Now throughout this chapter, we're going to be experimenting with a lot of those different features of the coding toolbar. So I really just want to sort of hit some of the highlights of them so you have an idea as to how the Code toolbar works. Okay, so I'm just going to scroll down in my code a little bit and one of the first things that you'll notice when you start writing code is that it can sometimes get a little tedious just to find what it is that you're looking for. You know if you're working on a very specific area and you need to go back to the top for something and then scroll back down again, it can become really difficult to sort of figure out where you are.
Let me give you an example. Let's say I was going to go all the way down to the footer and just work on the footer. Well, it would help me if I could just isolate that footer in terms of just looking at the footer itself. That's actually really easy to do using the coding toolbar. So if I click anywhere inside this footer down here at the bottom, I can go down to my tag selector and I can click the footer right there to select all of that code. Now as soon as I do that, I get these little handles that show up. Now these aren't officially part of the Code toolbar, but they have the same type of functionality, they allow me to collapse a series of code down and then expand that later on.
So you can sort of collapse code to hide it and then expand it later on when you need to work on it. Well, I mentioned wanting to isolate say just the footer and work on this, while the rest of the code is sort of minimized like that, right? Well, if I hover over the Code toolbar, I have a couple of collapsing options, I have a Collapse Selection and I have Collapse Full Tag. They're very similar in terms of their functionality. If I click on them, you'll notice that it's doing exactly the same things as lines were doing for me before, but this one gives me some options here. If for example, let me expand those back out and you can see that right here this little icon will go ahead and expand this back out.
If I hold down the Alt key, that'd be the Opt key on the Mac, and click that icon again, notice that that collapses everything except for the footer. So now I know that if I'm working on code and writing code, I've isolated the footer, I'm working on just the footer itself, and it helps sort of shorten the amount of code that I need to scroll through in order to find something which is really nice. Now anytime I want to expand something back out again, I have a couple of choices for doing that. One, I can click on the collapse section and click the plus (+) symbol beside it or I can come more right over here to the coding toolbar, click Expand All and that's going to expand that down again.
So you can see the coding toolbar makes a lot of the functionality within Dreamweaver very quick and very easy. Just to give you an overview of the different sections of the coding toolbar, we have our collapsible icons here that allow us to isolate code sections. And we have one of my favorite ones right here which is Select Parent Tag. If you click inside of a very complex structure such as this unordered list for example, if I click that, it's going to select the tag that I'm inside of. If I click it again, it's going to select that parent tag, if I click it again, it's going to select the parent tag that that's inside of and I can keep going all the way until I get to the body tag.

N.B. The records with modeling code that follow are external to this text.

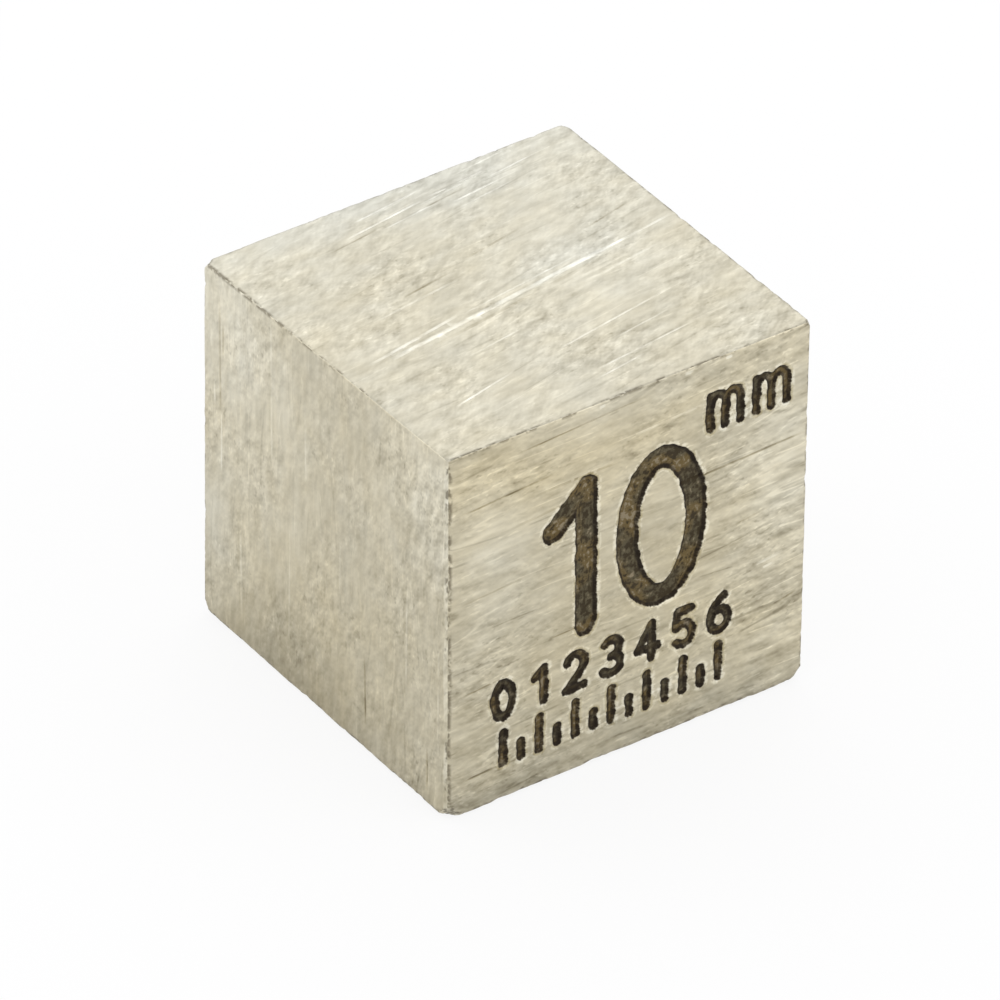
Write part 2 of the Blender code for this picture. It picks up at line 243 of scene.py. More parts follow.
def markStrokes():
    # every engraved line: its points, half its width and its depth
    strokes = []

    def addLetter(letter, left, foot, height, width, depth):
        for path in letters[letter]:
            points = [(left + x * height, foot + y * height) for x, y in path]
            strokes.append((points, width / 2, depth))

    for text, left, foot, height, gap, width, depth in mark["text"]:
        for letter in text:
            addLetter(letter, left, foot, height, width, depth)
            left += letterWidth(letter) * height + width + gap
    for half in range(2 * mark["scaleLength"] + 1):
        x = mark["scaleStart"] + half / 2
        top = mark["halfTop"] if half % 2 else mark["scaleTop"]
        strokes.append(([(x, mark["scaleFoot"]), (x, top)], mark["stroke"] / 2, mark["depth"]))
    for number in range(mark["scaleLength"] + 1):
        letter = str(number)
        left = mark["scaleStart"] + number - letterWidth(letter) * mark["numberHeight"] / 2
        addLetter(letter, left, mark["numberFoot"], mark["numberHeight"], mark["stroke"], mark["depth"])
    return strokes


def strokeTable(strokes):
    # each stroke with the box that it can be felt in, so that far ones are passed over
    table = []
    for points, half, depth in strokes:
        reach = half + mark["felt"]
        xs, ys = [x for x, y in points], [y for x, y in points]
        box = (min(xs) - reach, max(xs) + reach, min(ys) - reach, max(ys) + reach)
        legs = []
        before = 5.0 * len(table)  # so that no two strokes are streaked alike
        for (ax, ay), (bx, by) in zip(points, points[1:]):
            legs.append((ax, ay, bx - ax, by - ay, (bx - ax) ** 2 + (by - ay) ** 2, before))
            before += math.hypot(bx - ax, by - ay)
        table.append((box, legs, half, depth))
    return table


markTable = strokeTable(markStrokes())


def noiseAt(x, y, layers):
    return sum(strength * noise.noise(Vector((x * often, y * often, far))) for often, strength, far in layers)


def markAt(x, y):
    # distance to the nearest engraved outline, negative inside, that line's depth, and how far
    # along it this is
    best, depth, along = mark["far"], 0.0, 0.0
    for box, legs, half, cut in markTable:
        if box[0] < x < box[1] and box[2] < y < box[3]:
            for ax, ay, dx, dy, long, before in legs:
                t = min(1, max(0, ((x - ax) * dx + (y - ay) * dy) / long))
                gone = math.hypot(x - ax - dx * t, y - ay - dy * t) - half
                if gone < best:
                    best, depth, along = gone, cut, before + t * math.sqrt(long)
    if best < mark["raggedFelt"]:
        best += mark["ragged"] * noiseAt(x, y, mark["raggedNoise"])
    return best, depth, along


def markHeight(x, y, gap, cut):
    # a burnt recess with a rough floor, and a thin rim thrown up beside it
    head, foot = mark["wall"]
    down = min(1, max(0, (head - gap) / (head - foot)))
    high, place, half = mark["burr"]
    rim = math.exp(-((gap - place) / half) ** 2) * (0.5 + noiseAt(x, y, mark["burrNoise"]))
    return -down * (cut + mark["rough"] * noiseAt(x, y, mark["roughNoise"])) + high * rim


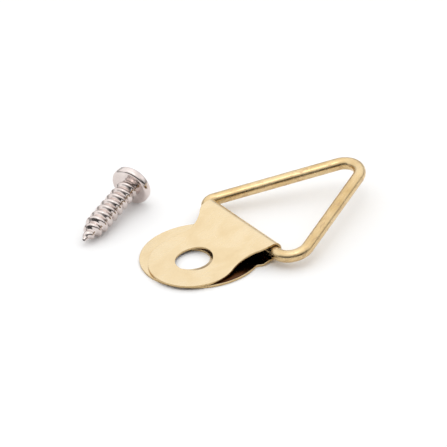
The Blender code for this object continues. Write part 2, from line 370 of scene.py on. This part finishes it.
painted_shade_by_hole = level_of(sheet_finish, blank_axes.outputs["X"], *painted_shade_hole_reach, 0, 1)
painted_shade_by_fold = level_of(sheet_finish, blank_axes.outputs["X"], *painted_shade_fold_reach, 0, 1)
# Painted shade: the inner side darkens towards the near side past the hole and all through the
# fold, standing in for the gap's shade and dark reflection
painted_gap_shade = sum_of(sheet_finish, painted_shade_by_side, painted_shade_by_hole, "MULTIPLY")
painted_gap_shade = sum_of(sheet_finish, painted_gap_shade, painted_shade_by_fold, "MAXIMUM")
painted_gap_shade = sum_of(sheet_finish, painted_gap_shade, inner_side.outputs["Fac"], "MULTIPLY")
# The dark brown here is painted shade, not the metal's own colour
colour = mix_of(sheet_finish, painted_gap_shade, gold, (0.085, 0.03, 0.008))
colour = mix_of(sheet_finish, cut_edge.outputs["Fac"], colour, (0.60, 0.43, 0.22))
links.new(colour, shader.inputs["Base Color"])
cloud_roughness = level_of(sheet_finish, clouds, 0.3, 0.75, 0.20, 0.30)
line_roughness = level_of(sheet_finish, rolling, 0.35, 0.7, -0.02, 0.04)
links.new(sum_of(sheet_finish, cloud_roughness, line_roughness), shader.inputs["Roughness"])
bump_of(sheet_finish, shader, (
    (clouds, 0.012 * mm), (rolling, 0.0006 * mm), (specks, 0.0004 * mm),
))
print(sheet_finish.name, len(sheet_finish.node_tree.nodes), "nodes")

# %% Drawn wire
wire_finish, shader, place = new_finish("brass_plated_wire", "wire_place")
links = wire_finish.node_tree.links
patches = noise_of(wire_finish, place, (240, 420, 420), detail=4, warp=0.6)
drawing = noise_of(wire_finish, place, (160, 5200, 5200), detail=3)
scuffs = noise_of(wire_finish, place, (900, 1700, 1700), detail=5, warp=0.8)
gold = ramp_of(wire_finish, patches, (
    (0.28, (0.62, 0.43, 0.20)),
    (0.50, (0.72, 0.535, 0.29)),
    (0.75, (0.80, 0.63, 0.38)),
))
scuff_share = level_of(wire_finish, scuffs, 0.52, 0.66, 0, 0.8)
links.new(mix_of(wire_finish, scuff_share, gold, (0.56, 0.39, 0.21)), shader.inputs["Base Color"])
base_roughness = level_of(wire_finish, patches, 0.3, 0.75, 0.19, 0.30)
scuff_roughness = level_of(wire_finish, scuffs, 0.52, 0.72, 0, 0.16)
links.new(sum_of(wire_finish, base_roughness, scuff_roughness), shader.inputs["Roughness"])
bump_of(wire_finish, shader, (
    (patches, 0.025 * mm), (drawing, 0.002 * mm), (scuffs, 0.010 * mm),
))
print(wire_finish.name, len(wire_finish.node_tree.nodes), "nodes")

# %% Nickel plate
nickel_finish, shader, place = new_finish("nickel_plated_steel", "screw_place")
links = nickel_finish.node_tree.links
clouds = noise_of(nickel_finish, place, (500, 500, 500), detail=3)
marks = noise_of(nickel_finish, place, (2600, 2600, 1200), detail=4, warp=0.5)
nickel = ramp_of(nickel_finish, clouds, (
    (0.30, (0.61, 0.53, 0.50)),
    (0.52, (0.71, 0.63, 0.60)),
    (0.75, (0.80, 0.72, 0.69)),
))
links.new(nickel, shader.inputs["Base Color"])
cloud_roughness = level_of(nickel_finish, clouds, 0.3, 0.75, 0.10, 0.18)
mark_roughness = level_of(nickel_finish, marks, 0.55, 0.72, 0, 0.14)
links.new(sum_of(nickel_finish, cloud_roughness, mark_roughness), shader.inputs["Roughness"])
bump_of(nickel_finish, shader, ((clouds, 0.012 * mm), (marks, 0.003 * mm)))
print(nickel_finish.name, len(nickel_finish.node_tree.nodes), "nodes")

# %% [markdown]
# ## The strap's blank
#
# On the real hanger a press punches the blank: a leaf with a round tip and a hole
# at each end, waisted beside the ears where the fold will be. The outline could be
# one long list of points. Here one point at the leaf's tip is spun about the
# leaf's centre, then about the notch's, then about the ear's, as a pair of
# compasses would draw it, and the mirror tool makes the other half.

# %% Sizes of the strap
sheet_thickness = 0.38 * mm
origin_to_hole = 5.6 * mm
hole_to_fold_axis = 10.0 * mm
ear_half_width = 9.1 * mm
fold_axis_height = 1.88 * mm
wire_running_gap = 0.13 * mm
fold_lean = math.radians(3.0)
back_hole_diameter = 6.2 * mm
back_notch_from_hole = 7.0 * mm
back_notch_from_leaf_centre = 5.05 * mm
back_notch_depth = 0.7 * mm
back_notch_radius = 0.6 * mm
back_ear_radius = 1.5 * mm
back_ear_from_hole = 8.15 * mm
back_neck_length = 0.4 * mm
back_rise_radius = 4.0 * mm
front_hole_diameter = 6.4 * mm
front_leaf_radius = 7.75 * mm
front_waist_radius = 5.0 * mm
front_ear_radius = 3.6 * mm
front_ear_from_hole = 10.2 * mm
crown_slope = math.radians(4.0)
crown_length = 0.9 * mm
crown_bend_radius = 2.5 * mm
ramp_slope = math.radians(26.0)
ramp_bend_radius = 19.0 * mm
leaf_gap = 0.06 * mm
wire_radius = 1.025 * mm
back_notch_half_width = ear_half_width - back_notch_depth
back_leaf_radius = math.hypot(back_notch_from_leaf_centre, back_notch_half_width)
back_centre_from_hole = back_notch_from_hole - back_notch_from_leaf_centre
fold_middle_radius = wire_radius + wire_running_gap + sheet_thickness / 2
fold_axis_x = origin_to_hole + hole_to_fold_axis
back_rise = fold_axis_height - fold_middle_radius - sheet_thickness / 2
back_reach = back_leaf_radius - back_centre_from_hole
print("back leaf reaches", round(back_reach / mm, 2), "mm past its hole")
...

So if I want to know exactly what section an element is inside of, it's very easy for me to find that by simply clicking there and then clicking up until I get the appropriate section. Now I have that code isolated and I can begin to work with it or change that in some way as well. We have a section just below that that helps us spot errors in our code. I can turn Line Numbers on and off, Ican Highlight Invalid Code, of course I don't have any invalid code, so you're not going to see anything there. But as you're authoring code, if that's turned on and you write something that is invalid, you'll get a nice little underline. It's almost like Word, when you misspell something, so that's pretty cool.
You also have Syntax Error Alerts, you have the ability to apply comments, which we're going to play around with a little bit later on, manage files like CSS. We have the ability to indent code and change the indentation of our code and then we have this Format Source Code that we're going to be doing a little bit later on in a title as well. So that's a quick overview of the coding toolbar. Once again we're going to use a lot of this functionality throughout the chapter. So it's certainly not the last time that we're going to see it. So I want to encourage you to go over the coding toolbar, click on some of these icons, hover over them, see what they do, experiment with them, and by doing so you're not only going to get comfortable with the coding toolbar, you're also going to get a lot more comfortable within Dreamweaver's coding environment.